Even if we properly understand Sirach, we aren’t being told not to be strong or not to be wise. We are rather being called to be truly wise- and truly strong. We are called into relationship because we are being called to seek out true wisdom and true strength. It isn’t about faking it or appearances, especially in a hollow and empty way, but it is rather about possessing what truly matters and what makes a difference. We aren’t about the proud appearances we can sometimes really paint ourselves out to have, but rather we are to take stock of our reality- and to celebrate the fact that we are called children of God.

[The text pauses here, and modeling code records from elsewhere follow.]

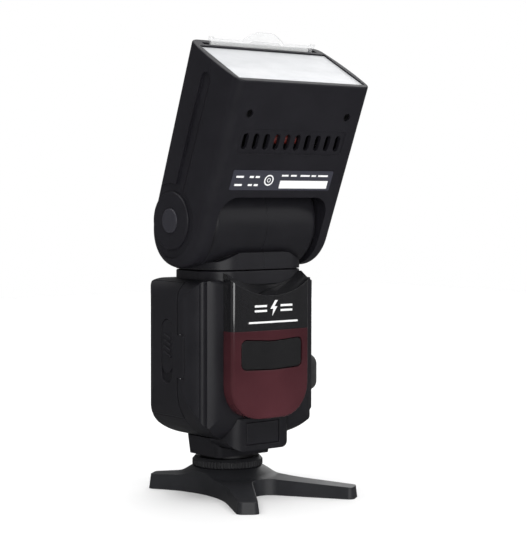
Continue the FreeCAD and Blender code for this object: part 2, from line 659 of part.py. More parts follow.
def build_controls():
    for i, x in enumerate(BUTTON_XS, 1):
        cap(f"function_button_{i}", x, 4.2, "button_z", 2.4, "12.9", "17.0", 1.0)
    cap("test_button", 20.5, 4.0, "dial_z", 4.0, "12.9", "16.9", 1.6)
    knob = box("switch_knob", (-22.5, 15.0, "dial_z - 4.3"), (4.0, 2.6, 4.6))
    shoe = box("switch_shoe", (-23.8, 12.6, "dial_z - 4.4"), (6.6, 1.1, 4.8))
    post = box("switch_post", (-21.7, 13.4, "dial_z - 3.8"), (2.4, 2.0, 3.6))
    piece("power_switch", merge("power_switch", knob, shoe, post))
    build_dial()
    face = cylinder("set_face", "y", 4.7, (0, "12.9", "dial_z"), 4.4)
    piece("set_button", fillet("set_button", face, 0.5, behind(17)))
    window = slab("window_blank", "lcd_half", ("14.4", "16.15"), ("lcd_low", "lcd_high"))
    piece("display_window", fillet("display_window", window, 0.4, behind(16)))


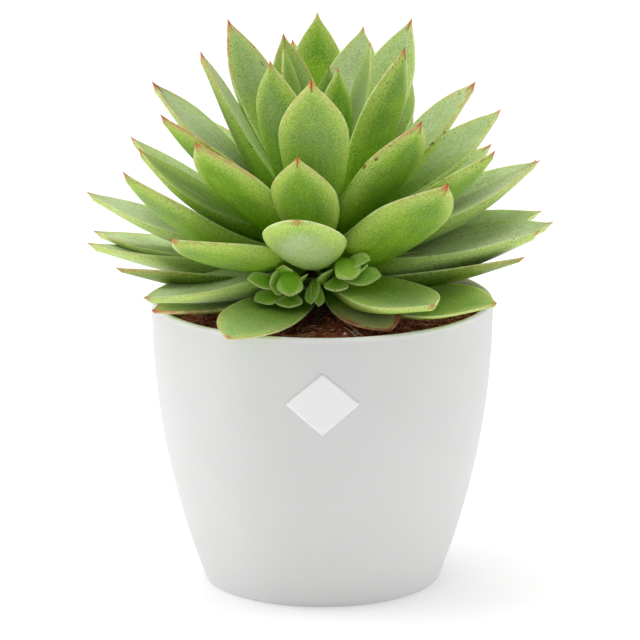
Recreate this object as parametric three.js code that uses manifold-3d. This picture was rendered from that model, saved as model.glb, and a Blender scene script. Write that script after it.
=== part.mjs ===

And that is where we should take Jesus to heart: take the lower place. Yes, it is the lower place- but do you realize the beauty of the fact you have been called to table? God delights in you so much he wants to hear from you. We don’t need pride to make this happen. We don’t need to pointlessly belittle ourselves. We rather need to take an honest assessment of what we have truly been given in being called God’s children, and then we celebrate that and grow from it ourselves. It takes practice, but it truly heals us and makes us new in God’s eyes!
Brothers and sisters, we are often told to seek out honor- to seek out prestige, and to live in great pride and power. Yet, none of that truly matters. Rather, if we relinquish all of these false idols, perhaps we can truly grow in our faith and our relationship with one another, and truly find ourselves being called up as children of God to the higher place in the kingdom of God!